Having pleaded not guilty to the charges of GBH, they cannot quite understand why it is still rumbling on, but privately, what really irks them is their belief that the English are throwing stones from a particularly large greenhouse. If they ever decided to throw a brick or two back, they would merely point to Frank Bunce's right ear.

It is very nearly divided in two by a vivid white scar that is the product of 13 stitches - one more than the All Black try count against South of Scotland on Wednesday. Dean Richards was the alleged miscreant, on last winter's Lions tour to New Zealand, and, as one New Zealand journalist put it: 'They really cracked down hard on him. Geoff Cooke made him captain for the next match.'

Bunce, like de Glanville, is a centre who had the misfortune to be lying on the ground amid two sets of international forwards who were attempting, not terribly politely, to locate the ball. Short of taking a moonlight stroll in Transylvania, there are not too many surer ways of losing blood, and Bunce duly fell victim to what rugby players euphemistically refer to as a spot of tap dancing.

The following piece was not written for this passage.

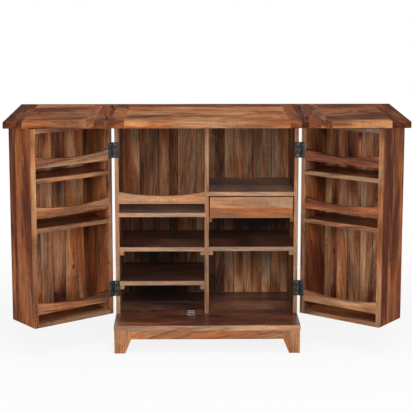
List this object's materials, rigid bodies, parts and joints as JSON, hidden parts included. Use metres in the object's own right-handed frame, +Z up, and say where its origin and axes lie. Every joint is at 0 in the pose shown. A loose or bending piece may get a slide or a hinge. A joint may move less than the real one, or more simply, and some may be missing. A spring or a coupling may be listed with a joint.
{
  "type": "bar cabinet",
  "caption": "Solid wood bar cabinet whose deep shelved doors swing out and carry a fold-out top, over shelves, bottle rails and a drawer.",
  "frame": {"origin": "on the floor, in the middle of the outline of the cabinet as it stands open", "axes": "+Z up, +Y towards the back, +X to the right as seen from the front"},
  "size_m": [1.699, 0.638, 1.0102],
  "materials": {
    "sheesham": "satin lacquered sheesham with strong figure",
    "plank_sheesham": "satin lacquered planks of mixed tone",
    "light_sheesham": "satin lacquered sheesham, lighter",
    "dark_sheesham": "satin lacquered sheesham, dark red-brown",
    "blackened_iron": "blackened, rubbed bright on the knuckles",
    "catch_case": "moulded",
    "steel": "zinc plated"
  },
  "bodies": {
    "cabinet": {"aprons_long": "sheesham", "aprons_side": "sheesham", "back_planks": "plank_sheesham", "base_board": "sheesham", "bottle_rail": "light_sheesham", "catch_bodies": "catch_case", "catch_poles": "steel", "cleats": "light_sheesham", "divider": "light_sheesham", "drawer_runners": "sheesham", "hinge_fixed_plates": "blackened_iron", "hinge_pins": "blackened_iron", "legs_back": "sheesham", "legs_front": "sheesham", "shelf_left_lower": "light_sheesham", "shelf_left_middle": "light_sheesham", "shelf_left_upper": "light_sheesham", "shelf_right_lower": "light_sheesham", "shelf_right_upper": "light_sheesham", "side_panel_left": "sheesham", "side_panel_right": "sheesham", "top_core": "sheesham", "top_end_left": "dark_sheesham", "top_end_right": "dark_sheesham"},
    "left_door": {"left_door_bottom_board": "sheesham", "left_door_free_stile": "sheesham", "left_door_hinge_plates": "blackened_iron", "left_door_hinge_stile": "sheesham", "left_door_knob": "blackened_iron", "left_door_planks": "plank_sheesham", "left_door_rail_lower": "light_sheesham", "left_door_rail_middle": "light_sheesham", "left_door_rail_upper": "light_sheesham", "left_door_shelves": "light_sheesham", "left_door_strike": "steel", "left_door_top_board": "sheesham"},
    "right_door": {"right_door_bottom_board": "sheesham", "right_door_free_stile": "sheesham", "right_door_hinge_plates": "blackened_iron", "right_door_hinge_stile": "sheesham", "right_door_knob": "blackened_iron", "right_door_planks": "plank_sheesham", "right_door_rail_lower": "light_sheesham", "right_door_rail_middle": "light_sheesham", "right_door_rail_upper": "light_sheesham", "right_door_shelves": "light_sheesham", "right_door_strike": "steel", "right_door_top_board": "sheesham"},
    "left_leaf": {"left_leaf_core": "sheesham", "left_leaf_hinge_plates": "blackened_iron", "left_leaf_inner_end": "dark_sheesham", "left_leaf_outer_end": "dark_sheesham"},
    "right_leaf": {"right_leaf_core": "sheesham", "right_leaf_hinge_plates": "blackened_iron", "right_leaf_inner_end": "dark_sheesham", "right_leaf_outer_end": "dark_sheesham"},
    "drawer": {"drawer_back": "sheesham", "drawer_bottom": "sheesham", "drawer_front": "sheesham", "drawer_sides": "sheesham"}
  },
  "joints": [
    {"name": "left_door_hinge", "type": "hinge", "parent": "cabinet", "child": "left_door", "pos_m": [-0.4056, -0.07725, 0.545], "axis": [0, 0, -1], "range_deg": [-143, 37]},
    {"name": "right_door_hinge", "type": "hinge", "parent": "cabinet", "child": "right_door", "pos_m": [0.4056, -0.07725, 0.545], "axis": [0, 0, 1], "range_deg": [-143, 37]},
    {"name": "left_leaf_hinge", "type": "hinge", "parent": "cabinet", "child": "left_leaf", "pos_m": [-0.425, 0.01025, 1.00625], "axis": [0, -1, 0], "range_deg": [-180, 0]},
    {"name": "right_leaf_hinge", "type": "hinge", "parent": "cabinet", "child": "right_leaf", "pos_m": [0.425, 0.01025, 1.00625], "axis": [0, 1, 0], "range_deg": [-180, 0]},
    {"name": "drawer_slide", "type": "slide", "parent": "cabinet", "child": "drawer", "axis": [0, -1, 0], "range_m": [0, 0.26]}
  ]
}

Did he think it was an accident? Bunce is not saying, but the area in which England and New Zealand differ on this issue is that the All Blacks blame the head rather than the boot for being in the wrong place. 'I was lying on the wrong side and getting rucked,' Bunce said, 'and without condoning any deliberate or even careless use of the studs where the head is concerned, things are different in New Zealand. You're fair game if you're lying there, and if you've been caught doing it once, it's highly unlikely that you will ever do it again.

'In any event, I've never taken grudges off the field with me. I didn't see Richards again until after the first Test, when we were both chosen for drug testing, and bumped into each other in the sample room. He just smiled and said: 'How's the ear?' I grinned back, we had a chat, and that was the end of it.'

Bunce, who lines up alongside Matthew Cooper in the centre for the All Blacks against Scotland A in Glasgow today, first sprung to attention in this country during the World Cup when he played outstandingly well for Western Samoa, helping them beat Wales and reach the quarter-finals. Samoa is a fertile nursery for the All Blacks, and once Joe Stanley's retirement left a vacancy at centre, Bunce did not require much persuading to take advantage of the none too stringent qualification rules.

'My grandfather was born in Samoa,' Bunce said, 'but having been overlooked by the All Blacks for so long (he is now 31 and was just turned 30 when he played the first of his 14 Tests in 1992), I'd given up hope and was actively considering offers to play rugby league in Australia when I got back from the World Cup.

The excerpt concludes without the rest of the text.